▸ YOUR INSTRUCTIONS
Reproduce exactly and only the lines running from the one with "base_frame();" through the one with "cad_parts[node].hide_render = cad_parts[node].hide_viewport", both end lines included.

— start of RECORDED INFORMATION —

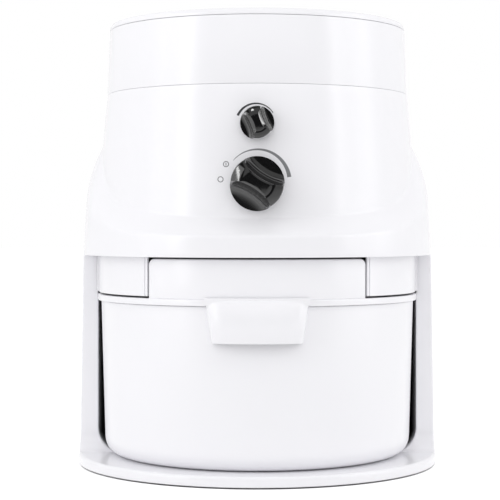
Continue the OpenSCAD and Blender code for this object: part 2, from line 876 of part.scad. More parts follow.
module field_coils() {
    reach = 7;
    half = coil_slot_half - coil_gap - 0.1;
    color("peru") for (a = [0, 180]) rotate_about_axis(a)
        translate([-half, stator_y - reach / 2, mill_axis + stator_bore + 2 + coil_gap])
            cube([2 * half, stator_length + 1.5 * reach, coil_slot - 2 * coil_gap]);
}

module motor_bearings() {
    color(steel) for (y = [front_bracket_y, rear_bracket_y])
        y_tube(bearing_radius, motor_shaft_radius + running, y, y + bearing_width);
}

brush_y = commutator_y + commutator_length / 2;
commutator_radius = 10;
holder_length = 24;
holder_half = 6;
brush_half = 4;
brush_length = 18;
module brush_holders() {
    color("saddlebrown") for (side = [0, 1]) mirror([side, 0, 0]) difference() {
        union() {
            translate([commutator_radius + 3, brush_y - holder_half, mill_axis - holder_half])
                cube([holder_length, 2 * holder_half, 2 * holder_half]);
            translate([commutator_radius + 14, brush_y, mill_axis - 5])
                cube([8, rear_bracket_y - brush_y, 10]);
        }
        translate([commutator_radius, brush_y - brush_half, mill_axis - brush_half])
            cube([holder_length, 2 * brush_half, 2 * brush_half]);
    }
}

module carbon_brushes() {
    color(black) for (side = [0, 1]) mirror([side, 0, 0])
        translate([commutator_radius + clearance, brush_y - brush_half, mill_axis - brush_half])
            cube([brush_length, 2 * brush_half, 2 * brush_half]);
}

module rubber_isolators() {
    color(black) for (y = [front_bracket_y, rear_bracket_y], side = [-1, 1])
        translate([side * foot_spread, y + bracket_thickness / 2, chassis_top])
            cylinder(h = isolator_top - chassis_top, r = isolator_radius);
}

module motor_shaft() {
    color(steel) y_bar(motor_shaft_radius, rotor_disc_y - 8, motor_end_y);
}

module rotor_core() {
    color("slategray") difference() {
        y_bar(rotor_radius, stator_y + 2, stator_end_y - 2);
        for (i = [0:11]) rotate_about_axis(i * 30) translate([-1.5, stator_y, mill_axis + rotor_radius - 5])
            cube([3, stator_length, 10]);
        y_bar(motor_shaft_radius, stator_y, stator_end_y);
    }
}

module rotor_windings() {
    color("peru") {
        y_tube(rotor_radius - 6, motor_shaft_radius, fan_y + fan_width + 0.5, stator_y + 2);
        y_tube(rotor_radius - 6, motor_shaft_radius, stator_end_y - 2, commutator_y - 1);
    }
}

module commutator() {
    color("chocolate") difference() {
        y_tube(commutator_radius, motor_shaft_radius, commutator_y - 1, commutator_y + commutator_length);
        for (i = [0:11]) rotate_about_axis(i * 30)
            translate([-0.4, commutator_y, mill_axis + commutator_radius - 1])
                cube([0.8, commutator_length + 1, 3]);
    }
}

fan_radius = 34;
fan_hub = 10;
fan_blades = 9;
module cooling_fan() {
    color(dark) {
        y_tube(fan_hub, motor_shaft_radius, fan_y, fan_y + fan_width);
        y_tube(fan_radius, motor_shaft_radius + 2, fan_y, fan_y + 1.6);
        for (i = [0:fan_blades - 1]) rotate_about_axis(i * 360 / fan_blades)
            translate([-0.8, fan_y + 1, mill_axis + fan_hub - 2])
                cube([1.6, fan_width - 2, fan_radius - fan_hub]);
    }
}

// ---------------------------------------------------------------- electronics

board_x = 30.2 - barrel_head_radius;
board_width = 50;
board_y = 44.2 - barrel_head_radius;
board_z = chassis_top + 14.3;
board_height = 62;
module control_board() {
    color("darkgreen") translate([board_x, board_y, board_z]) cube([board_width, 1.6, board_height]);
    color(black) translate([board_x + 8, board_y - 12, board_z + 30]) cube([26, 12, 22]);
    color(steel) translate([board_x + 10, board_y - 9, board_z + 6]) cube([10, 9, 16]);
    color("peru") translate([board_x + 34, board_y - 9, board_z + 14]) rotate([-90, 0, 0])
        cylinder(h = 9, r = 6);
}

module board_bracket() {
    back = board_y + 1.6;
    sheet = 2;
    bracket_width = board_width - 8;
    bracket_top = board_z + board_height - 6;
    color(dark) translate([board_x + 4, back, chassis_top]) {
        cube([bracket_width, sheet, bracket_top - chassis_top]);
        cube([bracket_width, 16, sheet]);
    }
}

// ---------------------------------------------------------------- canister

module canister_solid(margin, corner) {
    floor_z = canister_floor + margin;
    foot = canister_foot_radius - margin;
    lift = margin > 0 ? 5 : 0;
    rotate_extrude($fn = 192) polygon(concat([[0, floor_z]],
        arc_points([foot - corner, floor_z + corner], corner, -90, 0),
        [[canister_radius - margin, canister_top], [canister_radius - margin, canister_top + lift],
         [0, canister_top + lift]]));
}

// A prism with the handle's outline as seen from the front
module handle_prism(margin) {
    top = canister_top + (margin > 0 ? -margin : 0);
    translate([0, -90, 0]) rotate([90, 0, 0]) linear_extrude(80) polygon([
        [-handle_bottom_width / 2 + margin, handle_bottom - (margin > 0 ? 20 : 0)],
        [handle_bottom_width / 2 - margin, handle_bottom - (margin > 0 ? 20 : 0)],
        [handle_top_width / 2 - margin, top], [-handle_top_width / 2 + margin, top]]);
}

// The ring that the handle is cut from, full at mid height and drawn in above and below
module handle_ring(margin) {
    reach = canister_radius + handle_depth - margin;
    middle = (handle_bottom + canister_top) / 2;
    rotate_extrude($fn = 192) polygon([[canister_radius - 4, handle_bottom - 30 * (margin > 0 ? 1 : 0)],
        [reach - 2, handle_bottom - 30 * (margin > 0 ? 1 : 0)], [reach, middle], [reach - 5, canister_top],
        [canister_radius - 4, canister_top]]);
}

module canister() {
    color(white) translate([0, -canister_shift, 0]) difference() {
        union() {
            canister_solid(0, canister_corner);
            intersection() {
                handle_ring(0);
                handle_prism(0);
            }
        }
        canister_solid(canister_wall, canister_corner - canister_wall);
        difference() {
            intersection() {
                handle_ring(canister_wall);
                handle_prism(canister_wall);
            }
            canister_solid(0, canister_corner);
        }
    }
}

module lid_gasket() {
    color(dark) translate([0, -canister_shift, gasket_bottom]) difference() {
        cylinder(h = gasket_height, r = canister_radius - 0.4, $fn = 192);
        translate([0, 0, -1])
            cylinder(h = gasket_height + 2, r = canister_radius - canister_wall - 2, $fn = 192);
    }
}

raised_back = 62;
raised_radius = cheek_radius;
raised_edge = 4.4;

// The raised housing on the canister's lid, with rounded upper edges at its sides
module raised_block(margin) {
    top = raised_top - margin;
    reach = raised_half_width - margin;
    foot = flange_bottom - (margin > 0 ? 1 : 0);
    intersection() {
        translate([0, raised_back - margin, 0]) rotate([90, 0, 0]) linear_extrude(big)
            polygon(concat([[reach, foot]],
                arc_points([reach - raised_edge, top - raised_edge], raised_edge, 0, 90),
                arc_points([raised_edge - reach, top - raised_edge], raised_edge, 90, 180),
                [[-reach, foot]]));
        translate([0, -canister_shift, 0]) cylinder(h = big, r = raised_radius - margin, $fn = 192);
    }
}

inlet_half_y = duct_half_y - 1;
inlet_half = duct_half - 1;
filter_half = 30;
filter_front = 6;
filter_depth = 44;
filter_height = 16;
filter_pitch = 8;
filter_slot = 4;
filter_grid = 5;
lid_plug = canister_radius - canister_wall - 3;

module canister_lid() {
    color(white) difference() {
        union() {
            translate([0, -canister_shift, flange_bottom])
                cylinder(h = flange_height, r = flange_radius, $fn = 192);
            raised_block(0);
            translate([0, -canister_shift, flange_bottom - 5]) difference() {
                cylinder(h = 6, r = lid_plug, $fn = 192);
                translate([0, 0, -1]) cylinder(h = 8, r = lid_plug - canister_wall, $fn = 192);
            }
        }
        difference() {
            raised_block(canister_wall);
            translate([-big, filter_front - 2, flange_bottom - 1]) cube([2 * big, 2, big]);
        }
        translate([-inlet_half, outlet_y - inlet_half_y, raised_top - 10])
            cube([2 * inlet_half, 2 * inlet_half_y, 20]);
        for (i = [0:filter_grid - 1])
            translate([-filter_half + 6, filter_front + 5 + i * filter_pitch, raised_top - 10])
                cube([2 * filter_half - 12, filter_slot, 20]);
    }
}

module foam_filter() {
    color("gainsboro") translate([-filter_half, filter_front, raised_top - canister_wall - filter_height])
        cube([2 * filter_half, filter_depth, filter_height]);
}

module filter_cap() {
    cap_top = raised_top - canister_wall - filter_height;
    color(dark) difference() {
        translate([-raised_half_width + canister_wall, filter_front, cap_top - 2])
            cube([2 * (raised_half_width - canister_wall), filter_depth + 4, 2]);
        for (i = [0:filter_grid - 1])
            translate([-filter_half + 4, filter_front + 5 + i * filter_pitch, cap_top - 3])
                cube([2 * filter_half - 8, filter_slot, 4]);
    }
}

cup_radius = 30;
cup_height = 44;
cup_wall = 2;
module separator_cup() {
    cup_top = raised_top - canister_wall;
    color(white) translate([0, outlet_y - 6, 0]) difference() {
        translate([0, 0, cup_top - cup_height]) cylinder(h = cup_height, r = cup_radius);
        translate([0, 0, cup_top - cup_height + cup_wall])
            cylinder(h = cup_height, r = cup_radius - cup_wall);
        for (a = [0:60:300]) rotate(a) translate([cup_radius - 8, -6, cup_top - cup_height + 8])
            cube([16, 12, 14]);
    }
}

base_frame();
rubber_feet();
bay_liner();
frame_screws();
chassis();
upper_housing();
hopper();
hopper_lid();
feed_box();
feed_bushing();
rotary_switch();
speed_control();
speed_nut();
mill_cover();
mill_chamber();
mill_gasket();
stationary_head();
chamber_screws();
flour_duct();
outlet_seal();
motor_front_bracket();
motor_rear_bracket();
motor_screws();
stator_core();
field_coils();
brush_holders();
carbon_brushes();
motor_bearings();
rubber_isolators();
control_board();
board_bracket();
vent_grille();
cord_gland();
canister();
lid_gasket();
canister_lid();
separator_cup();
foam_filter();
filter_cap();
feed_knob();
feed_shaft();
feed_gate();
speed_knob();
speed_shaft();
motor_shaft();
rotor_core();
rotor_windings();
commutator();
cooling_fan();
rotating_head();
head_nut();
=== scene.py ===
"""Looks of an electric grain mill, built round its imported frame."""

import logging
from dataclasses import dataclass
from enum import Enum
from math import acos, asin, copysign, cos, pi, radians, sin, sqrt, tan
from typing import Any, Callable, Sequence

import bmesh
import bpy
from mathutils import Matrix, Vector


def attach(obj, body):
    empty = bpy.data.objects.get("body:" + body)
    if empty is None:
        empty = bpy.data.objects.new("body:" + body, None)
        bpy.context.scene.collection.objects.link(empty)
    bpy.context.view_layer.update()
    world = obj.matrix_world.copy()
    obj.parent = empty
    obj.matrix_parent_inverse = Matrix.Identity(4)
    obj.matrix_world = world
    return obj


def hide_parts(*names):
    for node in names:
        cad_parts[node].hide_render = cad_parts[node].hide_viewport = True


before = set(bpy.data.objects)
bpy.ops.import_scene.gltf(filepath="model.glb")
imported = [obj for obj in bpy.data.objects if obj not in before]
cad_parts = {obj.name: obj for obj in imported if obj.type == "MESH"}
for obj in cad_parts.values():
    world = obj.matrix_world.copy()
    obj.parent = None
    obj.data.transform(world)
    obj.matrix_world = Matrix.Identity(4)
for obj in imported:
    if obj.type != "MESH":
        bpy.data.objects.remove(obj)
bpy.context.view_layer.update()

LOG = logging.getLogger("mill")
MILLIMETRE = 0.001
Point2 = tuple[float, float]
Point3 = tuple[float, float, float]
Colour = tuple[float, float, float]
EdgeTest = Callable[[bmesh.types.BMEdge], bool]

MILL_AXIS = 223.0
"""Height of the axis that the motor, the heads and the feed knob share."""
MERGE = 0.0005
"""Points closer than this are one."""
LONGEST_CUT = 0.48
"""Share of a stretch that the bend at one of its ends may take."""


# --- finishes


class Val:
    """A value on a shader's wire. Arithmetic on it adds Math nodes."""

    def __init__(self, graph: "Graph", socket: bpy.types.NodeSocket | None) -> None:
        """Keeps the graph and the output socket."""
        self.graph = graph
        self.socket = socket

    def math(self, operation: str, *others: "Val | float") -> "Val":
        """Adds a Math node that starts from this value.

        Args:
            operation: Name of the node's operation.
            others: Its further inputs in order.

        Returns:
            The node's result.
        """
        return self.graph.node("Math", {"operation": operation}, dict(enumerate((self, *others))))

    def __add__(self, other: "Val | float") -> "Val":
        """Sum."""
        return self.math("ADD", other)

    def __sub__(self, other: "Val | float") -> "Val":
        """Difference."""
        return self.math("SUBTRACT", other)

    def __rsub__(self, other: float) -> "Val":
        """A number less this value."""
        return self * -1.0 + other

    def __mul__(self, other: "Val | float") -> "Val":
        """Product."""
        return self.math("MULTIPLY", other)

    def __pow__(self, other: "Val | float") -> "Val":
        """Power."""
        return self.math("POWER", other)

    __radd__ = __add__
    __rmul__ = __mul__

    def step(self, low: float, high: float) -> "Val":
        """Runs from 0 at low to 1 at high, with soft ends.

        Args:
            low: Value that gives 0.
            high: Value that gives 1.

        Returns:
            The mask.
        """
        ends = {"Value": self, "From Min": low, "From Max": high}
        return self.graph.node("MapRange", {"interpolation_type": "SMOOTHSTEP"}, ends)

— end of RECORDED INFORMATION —

▸ RESULT OF THE EXERCISE
base_frame();
rubber_feet();
bay_liner();
frame_screws();
chassis();
upper_housing();
hopper();
hopper_lid();
feed_box();
feed_bushing();
rotary_switch();
speed_control();
speed_nut();
mill_cover();
mill_chamber();
mill_gasket();
stationary_head();
chamber_screws();
flour_duct();
outlet_seal();
motor_front_bracket();
motor_rear_bracket();
motor_screws();
stator_core();
field_coils();
brush_holders();
carbon_brushes();
motor_bearings();
rubber_isolators();
control_board();
board_bracket();
vent_grille();
cord_gland();
canister();
lid_gasket();
canister_lid();
separator_cup();
foam_filter();
filter_cap();
feed_knob();
feed_shaft();
feed_gate();
speed_knob();
speed_shaft();
motor_shaft();
rotor_core();
rotor_windings();
commutator();
cooling_fan();
rotating_head();
head_nut();
=== scene.py ===
"""Looks of an electric grain mill, built round its imported frame."""

import logging
from dataclasses import dataclass
from enum import Enum
from math import acos, asin, copysign, cos, pi, radians, sin, sqrt, tan
from typing import Any, Callable, Sequence

import bmesh
import bpy
from mathutils import Matrix, Vector


def attach(obj, body):
    empty = bpy.data.objects.get("body:" + body)
    if empty is None:
        empty = bpy.data.objects.new("body:" + body, None)
        bpy.context.scene.collection.objects.link(empty)
    bpy.context.view_layer.update()
    world = obj.matrix_world.copy()
    obj.parent = empty
    obj.matrix_parent_inverse = Matrix.Identity(4)
    obj.matrix_world = world
    return obj


def hide_parts(*names):
    for node in names:
        cad_parts[node].hide_render = cad_parts[node].hide_viewport = True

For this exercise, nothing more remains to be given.